Is this what you mean by summing the three covariance matrices?

functions{
  matrix cov_GP( int N, matrix P, matrix S, matrix C, real eta_p, real rho_p, real eta_s, real rho_s, real sigma_c, real sigma_n ) {
    real sq_eta_p = square( eta_p ) ;
    real sq_eta_s = square( eta_s ) ;
    real sq_sigma_c = square( sigma_c ) ;
    real sq_sigma_n = square( sigma_n ) ;

    // cov_P    
    matrix[N, N] cov_P;
    for (i in 1:(N - 1)) {
      for (j in (i + 1):N) {
        cov_P[i, j] = sq_eta_p * exp( -P[i, j] / rho_p ) ;
        cov_P[j, i] = K[i, j] ;
      }
    }

    // cov_S
    matrix[N, N] cov_S ;
    for (i in 1:(N - 1)) {
      for (j in (i + 1):N) {
        cov_S[i, j] = sq_eta_s * exp( -0.5 * square( S[i, j] / rho_s ) ) ;
        cov_S[j, i] = K[i, j] ;
      }
    }

    // cov_C
    int square_N = square(N) ;
    vector[square_N] zeroes = zeroes_vector(square_N) ;
    vector[square_N] C_flat = zeroes ;
    C_flat[which_C] += square(sigma_c) ;
    matrix[N,N] C_cov = to_matrix(C_flat) ;

    // final covariance matrix
    K = cov_P + cov_S + cov_C ;
    K = add_diag( K, sq_eta_p + sq_eta_s + sq_sigma_n) ;
    return K;
}

Does not it take three times more memory to build three separate covariance matrices?

But as far as I know, cov_exp_quad takes a variable (vector of length N) and calculates the differences between the observations. But I have a matrix (P) of phylogenetic distances between (species belonging to) the observations calculated from a phylogenetic tree. I guess there is no way to send it to cov_exp_quad, or is it?

Good point, though unless you hit a RAM limit with my suggestion, I don’t off-the-bat think it’ll be slower and suspect it will be faster.

Correct, so cov_exp_quad will be for the S covariance only.

OK, I will definitelly give it a try, thanks!

Sorry, my mistake. But it applies to spatial distances too because I have a matrix S containing spatial distances (calculated in GIS based on GPS coords) between observations and I do not think I can tranform it into a variable with a single datum for each observation to send it to cov_exp_quad. The observations are distributed on the Earth’s surface, so there is probably no way how to linearize this variable.

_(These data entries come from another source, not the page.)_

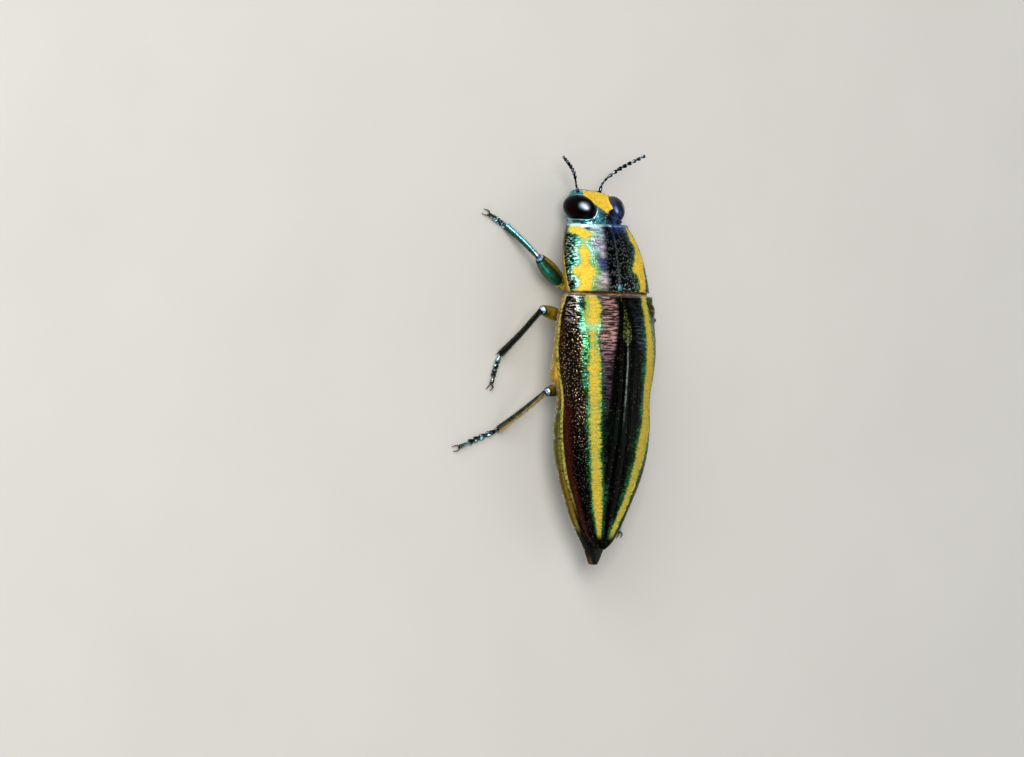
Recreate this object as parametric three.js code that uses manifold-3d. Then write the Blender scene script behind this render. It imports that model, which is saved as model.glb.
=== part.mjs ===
// A slender jewel beetle (family Buprestidae) standing on the floor, at life size.
// Millimetres, +Z up, head towards -Y, the beetle's own left towards +X.
// Every plate of the body is a solid of its own, parted from its neighbours by a thin seam.
import * as THREE from 'three';
import { mergeVertices } from 'three/addons/utils/BufferGeometryUtils.js';
import Module from 'manifold-3d';

const wasm = await Module();
wasm.setup();

// ---------------------------------------------------------------- driving dimensions

const SEAM = 0.05;
// Heights are counted from the side margin of the wing cases, which is carried this far up.
const MARGIN_HEIGHT = 4.2;
const FLOOR = -MARGIN_HEIGHT;

// Stations along the body, from the middle of its length.
const HEAD_FRONT = -15.0;
const HEAD_BACK = -11.2;
const PRONOTUM_FRONT = -12.2;
const PRONOTUM_BACK = -6.72;
const MESOTHORAX_FRONT = -6.65;
const WING_CASE_FRONT = -6.5;
const MESOTHORAX_BACK = -4.3;
const METATHORAX_BACK = 1.05;
const WING_CASE_BACK = 13.82;
const ABDOMEN_BACK = 15.1;
const BELLY_SEAMS = [5.0, 7.6, 9.9, 12.1];

// Head: half width, brow line that falls to the mouth, and chin line.
const headWidth = profile([[-15.0, 1.25], [-14.5, 1.85], [-13.6, 2.28], [-12.4, 2.3], [-11.2, 2.1]]);
const headTop = profile([[-15.0, -2.15], [-14.3, -1.0], [-13.3, -0.02], [-12.4, 0.16], [-11.2, 0.1]]);
const headChin = profile([[-15.0, -3.2], [-13.8, -3.4], [-12.4, -3.2], [-11.2, -2.6]]);
const HEAD_BULGE = 0.85;

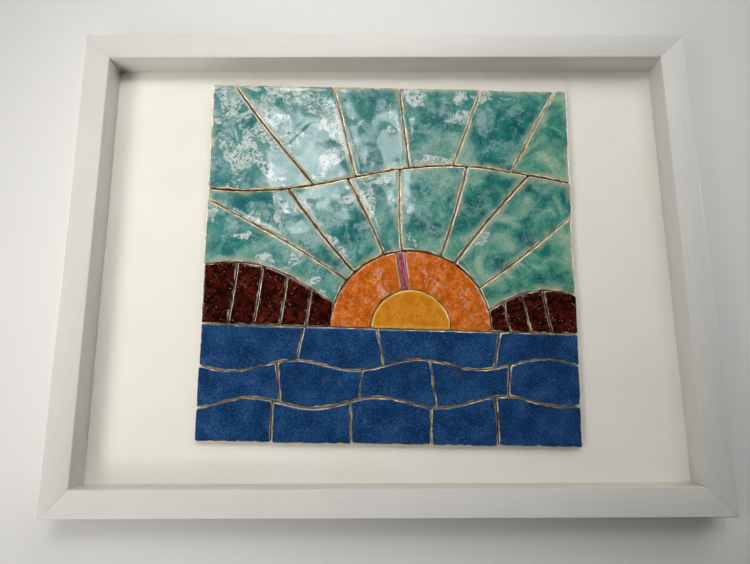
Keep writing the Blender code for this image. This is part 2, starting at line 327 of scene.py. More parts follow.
def tool_mark(points, start, end):
    """A shallow groove with a low burr on each side, fading out at its ends."""
    low, high = points.min(axis=0), points.max(axis=0)
    start, end = low + (high - low) * start, low + (high - low) * end
    part = np.clip(((points - start) @ (end - start)) / ((end - start) @ (end - start)), 0, 1)
    gap = np.linalg.norm(points - (start + part[:, None] * (end - start)), axis=1) / MARK_WIDTH
    profile = np.exp(-(gap**2)) - BURR_HEIGHT * np.exp(-((gap - BURR_PLACE) ** 2))
    return np.sin(np.pi * (0.08 + 0.84 * part)) * MARK_DEPTH * profile


def face_drop(points, edge, name, rng):
    """How far each point of the face lies behind the tile's front, in mm."""
    inner = RIM_RADIUS - np.minimum(edge, RIM_RADIUS)
    drop = RIM_RADIUS - np.sqrt(RIM_RADIUS**2 - inner**2)
    drop -= BEAD_HEIGHT * np.exp(-(((edge - BEAD_PLACE) / BEAD_WIDTH) ** 2))
    away = np.clip((edge - CALM_RIM) / CALM_REACH, 0, 1)
    seed = rng.uniform(0, 900)
    for length, height in SWELLS:
        drop += height * away * waves(points, length, seed + length)
    drop += (points - points.mean(axis=0)) @ [rng.uniform(-TILT, TILT) for _ in (0, 1)]
    if name in TOOL_MARKS:
        drop += away * tool_mark(points, *np.array(TOOL_MARKS[name]))
    return drop


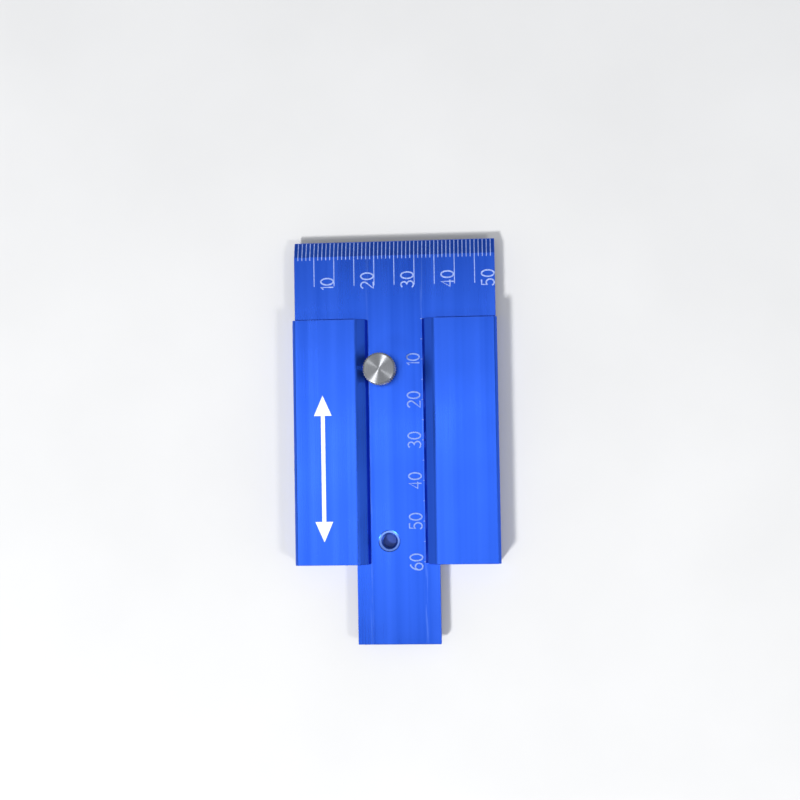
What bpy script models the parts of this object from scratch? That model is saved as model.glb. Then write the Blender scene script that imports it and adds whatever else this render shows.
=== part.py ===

I somewhat forgot about my main question. The centred model estimated (medians of) the parameters as follows: eta_p = 0.57, rho_p = 0.13, eta_s = 0.24, rho_s = 0.03, sigma_c = 0.37, and sigma_n = 0.63. Is it then possible that 0.001 is still too small as a jitter?

hm, no, it actually looks like it’d be too big. I suggest trying a series of sub-models with just the one GP to see if you can discern which might be causing issues.

I tested it with two GP covariance matrices (i.e. excluding cov_C) and, unfortunaltely, preparing two matrices followed by their summation was the slower method (783 s vs. 620 s). Perhaps the need to traverse two matrices offset the potential time savings.